Nallys sue Anna Maria again

For the second time in the past nine months, Barbara and William Nally of Spring Avenue in Anna Maria have sued the city for its decisions related to the Sandbar Restaurant.

The latest Nally salvo was fired April 13 when the Nallys challenged the "validity" of the city commission's decision to approve a number of special event permits for the restaurant to hold outdoor weddings. The Sarasota law firm of Lobeck & Hanson represented the Nallys in this action, as it has in the other two lawsuits.

The Nallys claim the special events will "interfere with the beneficial use and peaceful enjoyment of the surrounding property owners" by allowing "loud and objectionable noises to emanate from the pavilion" built on the Sandbar property. The lawsuit alleges that this will cause them "annoyance" and "material deterioration" in the value of their property.

In addition, the lawsuit alleges that the city commission, "first through policy and thereafter through improper actions," has given "invalid approval" to the Sandbar to hold the special events.

"The city and commission had no authority to consider, vote upon or approve numerous ‘special event' permit applications for events to be held upon property" owned by WELD Inc., the Nallys allege.

The Nallys "demand judgment regarding the validity" of the special event approval by the commission and to "provide appropriate injunctive relief," along with an award of costs and attorney's fees, and "further relief as deemed just and proper."

Mayor Fran Barford said the suit will be referred to city attorney Jim Dye and eventually to the Florida League of Cities, which defends the city against legal actions.

Sandbar owner Ed Chiles has said previously it would be inappropriate for him to comment on a legal action involving the city and another party.

The Nallys also have a lawsuit against the city for its approval of the Sandbar's final site plan.

While final arguments were heard on that case in the Manatee County Circuit Court March 13, Judge K. Logan had not  yet issued a final ruling as of April 20.
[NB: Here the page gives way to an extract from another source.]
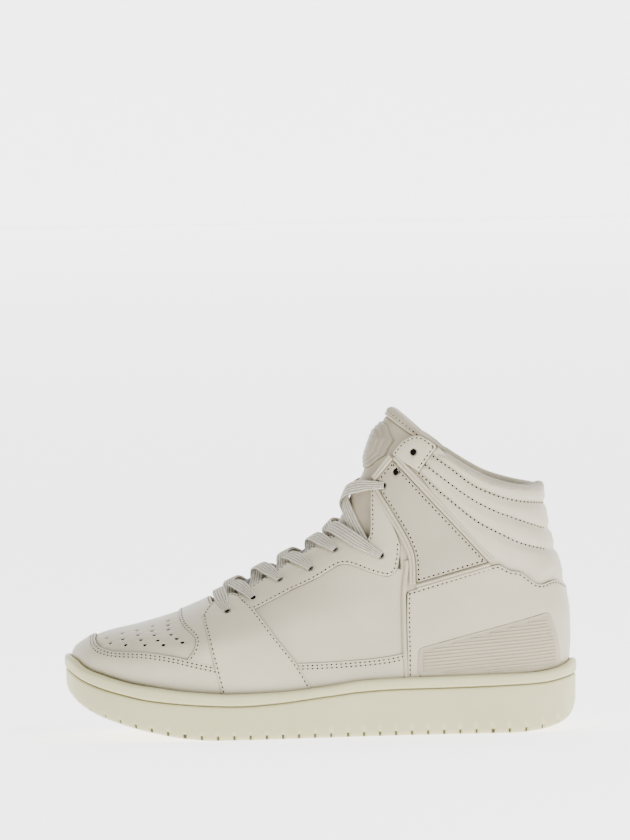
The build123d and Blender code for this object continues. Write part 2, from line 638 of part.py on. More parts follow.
def lower_edge(rise, count=13):
    """The upper's lower edge in the side view, from toe to heel, raised."""
    shares = (1 - np.cos(np.linspace(np.pi, 0, count))) / 2
    points = [upper_point(s, 0.0, LATERAL) for s in shares]
    line = [(float(p[0]), float(p[2]) + rise) for p in points]
    ahead = (line[0][0] - 25, line[0][1] + 6)
    behind = (line[-1][0] + 25, line[-1][1] + 2)
    return [ahead] + line + [behind]


def plate(plan, low, high):
    """Plate inside a plan outline that follows the upper's lower edge."""
    return keep(standing(plan), lying(band(lower_edge(low), lower_edge(high))))[0]


def under_line(points, rise=0.0):
    """Face from far below up to a line."""
    line = raised(points, rise)
    return face_of(line, [line[-1], (line[-1][0], -20)],
                   [(line[-1][0], -20), (line[0][0], -20)], [(line[0][0], -20), line[0]])


def tread_line(rise=0.0):
    """Runs of the outsole's underside: toe spring, flat, heel spring."""
    return [raised([(-156, 60)] + TOE_SPRING[:1], rise), raised(TOE_SPRING, rise),
            raised([TOE_SPRING[-1], HEEL_SPRING[0]], rise), raised(HEEL_SPRING, rise),
            raised([HEEL_SPRING[-1], (156, 60)], rise)]


def over_tread(rise=0.0):
    """Face from the outsole's underside up."""
    runs = tread_line(rise)
    return face_of(*runs, [runs[-1][-1], (156, 95)], [(156, 95), (-156, 95)],
                   [(-156, 95), runs[0][0]])


def notches():
    """Slots around the outsole's lower edge."""
    outline = ring(CUP_CLEAR + CUP_WALL - LIP_STEP, .13, .05).outer_wire()
    count = round(outline.length / NOTCH_PITCH)
    slots = []
    for i in range(count):
        spot, way = outline.position_at(i / count), outline.tangent_at(i / count)
        low = float(np.interp(spot.X, *zip(*(TOE_SPRING + HEEL_SPRING))))
        plane = Plane(Vector(spot.X, spot.Y, low + NOTCH_HEIGHT / 2 + 1.2), x_dir=way, z_dir=(0, 0, 1))
        box = Solid.make_box(NOTCH_WIDTH, 2 * NOTCH_DEPTH, NOTCH_HEIGHT)
        box = box.moved(Location((-NOTCH_WIDTH / 2, -NOTCH_DEPTH, -NOTCH_HEIGHT / 2)))
        slots.append(box.moved(plane.location))
    return slots


def outsole():
    """Cup outsole: tread, wall, groove and lip around the upper."""
    out = CUP_CLEAR + CUP_WALL
    level = lying(over_tread())
    lip = keep(standing(ring(out, .13, .05)), lying(band(raised(GROOVE, GROOVE_HALF), SOLE_RIM)))[0]
    neck = keep(standing(ring(out - GROOVE_STEP, .13, .05)),
                lying(band(raised(GROOVE, -GROOVE_HALF - 1), raised(GROOVE, GROOVE_HALF + 1))))[0]
    wall = keep(standing(ring(out - LIP_STEP, .13, .05)), lying(under_line(GROOVE, -GROOVE_HALF)))[0]
    wall = (wall & lying(over_tread(TREAD_HEIGHT))).solids()[0]
    tread = (standing(ring(out - TREAD_STEP, .13, .05)) & lying(under_line(GROOVE, -6))).solids()[0]
    tread = (tread & level).solids()[0]
    body = lip.fuse(neck, wall, tread)
    cavity = keep(standing(ring(CUP_CLEAR, .13, .05)), lying(over_tread(FLOOR_THICK)))[0]
    return (body - [cavity] - notches()).solids()[0]


def sole_parts():
    inner = LINING[0] - BOARD[0]
    filler = keep(standing(ring(0.0, .13, .05)), lying(over_tread(FLOOR_THICK + .2)))[0]
    filler = (filler & lying(under_line(lower_edge(-.5)))).solids()[0]
    return {
        "outsole": outsole(),
        "midsole_insert": filler,
        "strobel_board": plate(ring(inner, 0, 0), *BOARD),
        "footbed": plate(ring(inner - FOOTBED_GAP, 0, 0), *FOOTBED),
    }


def make_all():
    parts = {}
    parts.update(sole_parts())
    parts.update(side_panels())
    parts.update(wrapped_panels())
    parts.update(trim_parts())
    parts.update(tongue_parts())
    parts["lace"] = lace()
    return parts


if __name__ == "__main__":
    os.makedirs("parts", exist_ok=True)
    for name, solid in make_all().items():
        solid.label = name
        export_step(solid, f"parts/{name}.step", write_pcurves=False)
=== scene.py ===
"""Looks of the high-top basketball shoe: leather panels, stitching, laces, collar and tongue.

Outlines are drawn in the side view in millimetres (x towards the heel, z up), as in the CAD
part, and laid on the same upper surface.
"""
import json
import math
import bpy
import numpy as np
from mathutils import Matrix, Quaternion, Vector
from mathutils.geometry import delaunay_2d_cdt


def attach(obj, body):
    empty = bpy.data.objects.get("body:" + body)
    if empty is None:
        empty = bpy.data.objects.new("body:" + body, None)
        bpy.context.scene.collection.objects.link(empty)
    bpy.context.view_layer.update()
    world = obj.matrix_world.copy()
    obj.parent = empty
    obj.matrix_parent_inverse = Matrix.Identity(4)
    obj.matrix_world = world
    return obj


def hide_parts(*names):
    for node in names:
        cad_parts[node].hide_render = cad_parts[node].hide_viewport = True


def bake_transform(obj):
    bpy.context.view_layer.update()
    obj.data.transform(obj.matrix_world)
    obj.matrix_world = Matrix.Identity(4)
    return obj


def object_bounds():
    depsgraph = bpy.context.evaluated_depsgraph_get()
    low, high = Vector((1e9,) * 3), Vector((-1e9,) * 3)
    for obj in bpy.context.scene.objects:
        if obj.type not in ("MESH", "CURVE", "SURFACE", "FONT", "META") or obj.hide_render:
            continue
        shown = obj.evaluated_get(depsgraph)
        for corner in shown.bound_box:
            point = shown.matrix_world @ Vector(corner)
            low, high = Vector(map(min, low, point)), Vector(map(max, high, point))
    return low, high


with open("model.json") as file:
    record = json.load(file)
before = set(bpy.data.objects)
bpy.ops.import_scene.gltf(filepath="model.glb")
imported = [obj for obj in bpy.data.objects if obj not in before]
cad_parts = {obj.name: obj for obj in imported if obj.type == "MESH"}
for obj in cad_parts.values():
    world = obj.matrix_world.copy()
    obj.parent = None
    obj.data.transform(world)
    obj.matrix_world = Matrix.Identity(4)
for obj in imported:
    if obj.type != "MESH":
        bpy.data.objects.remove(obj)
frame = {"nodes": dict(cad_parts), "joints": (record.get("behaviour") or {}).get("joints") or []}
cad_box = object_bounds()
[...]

In addition to the two lawsuits against the city regarding the Sandbar, the Nallys also filed suit against the restaurant on March 1, alleging that the restaurant's commercial parking is illegal.

All three legal actions are being handled by Lobeck & Hanson.

But efforts by the Nallys to curtail the Sandbar have not stopped with lawsuits.

In early March, the Nallys petitioned the city commission to change the land-use designation of their Spring Avenue property from commercial to residential-office-retail in the city's proposed future land-use map that is part of the required changes to the comprehensive plan.

The Nallys had argued that an ROR land-use designation would be appropriate for "protecting existing residential land uses as well as adjacent, existing designated and zoned single-family residences." The commission rejected the request during its first public hearing on the FLUM, but may reconsider the issue at the next public hearing after the Florida Department of Community Affairs returns the proposed comprehensive plan and FLUM to the city with any required corrections and/or changes.

The Nally property on Spring Avenue is zoned commercial.

When the city commission approved an exception several years ago allowing them to rebuild their house at 110 Spring Ave., they were advised that they were building in a commercial zone and might have to suffer the consequences of commercial activity.

Efforts to reach the Nallys for comment were unsuccessful. A report that the Nallys rent out their Spring Avenue home for most of the year could not be confirmed.